◆ Written problem ◆
Go through the data below. Pull out every line that has the word "piece".

◆ Records shown ◆
%%

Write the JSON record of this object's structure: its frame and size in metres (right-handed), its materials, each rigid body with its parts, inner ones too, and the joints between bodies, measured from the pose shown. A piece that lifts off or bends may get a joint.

%%
%%

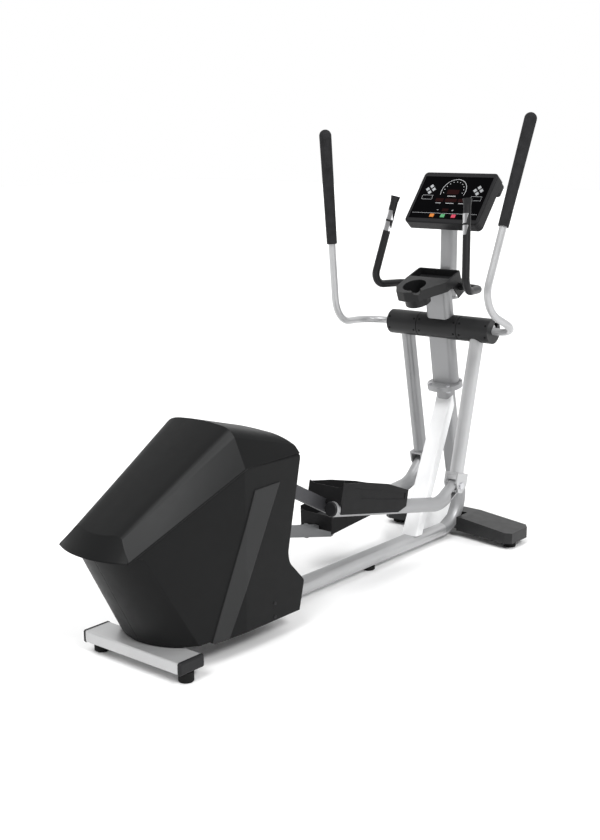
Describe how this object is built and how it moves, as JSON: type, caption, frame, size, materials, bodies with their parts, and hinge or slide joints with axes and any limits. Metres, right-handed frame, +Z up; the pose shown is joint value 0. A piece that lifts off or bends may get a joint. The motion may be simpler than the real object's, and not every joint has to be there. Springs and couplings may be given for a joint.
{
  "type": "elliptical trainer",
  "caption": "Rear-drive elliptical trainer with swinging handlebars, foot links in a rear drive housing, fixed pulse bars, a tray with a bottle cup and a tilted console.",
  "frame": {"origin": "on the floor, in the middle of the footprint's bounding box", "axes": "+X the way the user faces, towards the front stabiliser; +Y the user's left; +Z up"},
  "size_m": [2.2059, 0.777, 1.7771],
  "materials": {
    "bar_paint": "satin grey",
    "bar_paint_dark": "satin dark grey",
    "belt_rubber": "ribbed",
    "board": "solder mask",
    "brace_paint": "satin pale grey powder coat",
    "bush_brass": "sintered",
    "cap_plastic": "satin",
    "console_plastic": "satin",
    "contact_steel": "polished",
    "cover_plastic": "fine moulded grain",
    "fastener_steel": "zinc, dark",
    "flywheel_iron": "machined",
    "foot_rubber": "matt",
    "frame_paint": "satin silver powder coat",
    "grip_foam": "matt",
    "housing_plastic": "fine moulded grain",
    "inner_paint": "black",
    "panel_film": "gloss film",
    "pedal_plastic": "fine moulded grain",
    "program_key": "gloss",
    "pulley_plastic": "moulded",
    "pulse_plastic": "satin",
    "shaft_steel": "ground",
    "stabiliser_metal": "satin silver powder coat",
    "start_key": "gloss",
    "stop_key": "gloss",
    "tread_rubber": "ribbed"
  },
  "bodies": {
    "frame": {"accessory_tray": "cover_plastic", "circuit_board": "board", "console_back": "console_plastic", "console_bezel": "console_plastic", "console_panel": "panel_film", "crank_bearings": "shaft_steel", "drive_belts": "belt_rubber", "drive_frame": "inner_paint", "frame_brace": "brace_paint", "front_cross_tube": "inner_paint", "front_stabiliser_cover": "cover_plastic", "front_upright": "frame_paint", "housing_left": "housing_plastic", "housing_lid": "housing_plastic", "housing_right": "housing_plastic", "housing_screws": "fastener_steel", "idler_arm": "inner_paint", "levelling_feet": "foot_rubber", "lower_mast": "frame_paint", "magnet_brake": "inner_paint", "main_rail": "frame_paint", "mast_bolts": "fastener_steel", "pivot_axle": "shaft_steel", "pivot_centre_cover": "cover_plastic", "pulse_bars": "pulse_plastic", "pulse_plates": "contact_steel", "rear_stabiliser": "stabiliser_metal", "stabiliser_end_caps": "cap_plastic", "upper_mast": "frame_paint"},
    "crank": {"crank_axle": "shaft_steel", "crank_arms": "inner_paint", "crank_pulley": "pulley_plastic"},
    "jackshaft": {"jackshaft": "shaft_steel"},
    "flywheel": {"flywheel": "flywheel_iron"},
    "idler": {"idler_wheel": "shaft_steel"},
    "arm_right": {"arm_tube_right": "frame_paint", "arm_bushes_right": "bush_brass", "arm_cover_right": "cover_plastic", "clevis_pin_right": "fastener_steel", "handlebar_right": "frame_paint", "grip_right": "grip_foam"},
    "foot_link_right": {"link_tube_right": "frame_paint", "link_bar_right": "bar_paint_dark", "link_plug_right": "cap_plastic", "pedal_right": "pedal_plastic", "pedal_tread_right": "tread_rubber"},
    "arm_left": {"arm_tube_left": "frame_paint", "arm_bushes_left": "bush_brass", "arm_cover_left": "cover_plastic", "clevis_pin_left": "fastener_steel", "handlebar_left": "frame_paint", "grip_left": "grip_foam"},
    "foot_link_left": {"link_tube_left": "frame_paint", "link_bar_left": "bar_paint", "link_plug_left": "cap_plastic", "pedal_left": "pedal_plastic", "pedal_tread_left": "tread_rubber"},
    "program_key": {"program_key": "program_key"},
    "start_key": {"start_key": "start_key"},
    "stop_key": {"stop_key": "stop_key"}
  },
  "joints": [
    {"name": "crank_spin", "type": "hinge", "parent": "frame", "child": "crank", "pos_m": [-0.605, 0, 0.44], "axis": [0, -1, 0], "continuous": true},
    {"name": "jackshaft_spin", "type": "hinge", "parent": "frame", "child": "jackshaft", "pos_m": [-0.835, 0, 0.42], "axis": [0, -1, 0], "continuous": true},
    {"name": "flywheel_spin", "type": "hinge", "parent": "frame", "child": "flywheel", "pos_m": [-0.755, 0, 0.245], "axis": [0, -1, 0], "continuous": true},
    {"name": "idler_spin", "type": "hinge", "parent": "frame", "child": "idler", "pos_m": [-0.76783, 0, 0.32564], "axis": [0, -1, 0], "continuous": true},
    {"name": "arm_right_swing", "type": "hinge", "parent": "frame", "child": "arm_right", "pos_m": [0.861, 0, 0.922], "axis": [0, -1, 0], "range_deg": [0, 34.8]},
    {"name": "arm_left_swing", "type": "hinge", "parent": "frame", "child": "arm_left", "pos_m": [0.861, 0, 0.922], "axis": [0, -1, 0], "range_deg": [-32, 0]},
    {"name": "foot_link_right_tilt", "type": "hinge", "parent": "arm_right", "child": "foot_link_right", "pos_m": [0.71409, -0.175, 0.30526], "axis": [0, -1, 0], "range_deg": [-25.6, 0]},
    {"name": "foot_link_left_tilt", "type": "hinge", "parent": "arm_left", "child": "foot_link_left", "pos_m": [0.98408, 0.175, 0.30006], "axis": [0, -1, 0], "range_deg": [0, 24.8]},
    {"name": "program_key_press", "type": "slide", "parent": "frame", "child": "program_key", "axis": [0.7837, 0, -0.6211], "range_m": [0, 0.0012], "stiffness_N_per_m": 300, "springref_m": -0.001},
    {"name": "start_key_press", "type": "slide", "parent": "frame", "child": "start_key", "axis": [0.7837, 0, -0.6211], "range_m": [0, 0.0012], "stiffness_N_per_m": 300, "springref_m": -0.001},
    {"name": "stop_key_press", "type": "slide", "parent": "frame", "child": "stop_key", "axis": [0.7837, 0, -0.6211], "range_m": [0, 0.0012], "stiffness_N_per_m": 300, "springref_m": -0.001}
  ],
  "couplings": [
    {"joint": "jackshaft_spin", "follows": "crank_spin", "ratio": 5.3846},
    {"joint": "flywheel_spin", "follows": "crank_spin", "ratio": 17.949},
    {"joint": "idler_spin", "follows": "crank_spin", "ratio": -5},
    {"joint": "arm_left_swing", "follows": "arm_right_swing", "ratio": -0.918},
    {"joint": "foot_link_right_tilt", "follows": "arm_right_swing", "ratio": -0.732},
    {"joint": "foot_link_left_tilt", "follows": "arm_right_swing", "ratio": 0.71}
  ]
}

%%

◆ Exercise answer ◆
Write the JSON record of this object's structure: its frame and size in metres (right-handed), its materials, each rigid body with its parts, inner ones too, and the joints between bodies, measured from the pose shown. A piece that lifts off or bends may get a joint.
Describe how this object is built and how it moves, as JSON: type, caption, frame, size, materials, bodies with their parts, and hinge or slide joints with axes and any limits. Metres, right-handed frame, +Z up; the pose shown is joint value 0. A piece that lifts off or bends may get a joint. The motion may be simpler than the real object's, and not every joint has to be there. Springs and couplings may be given for a joint.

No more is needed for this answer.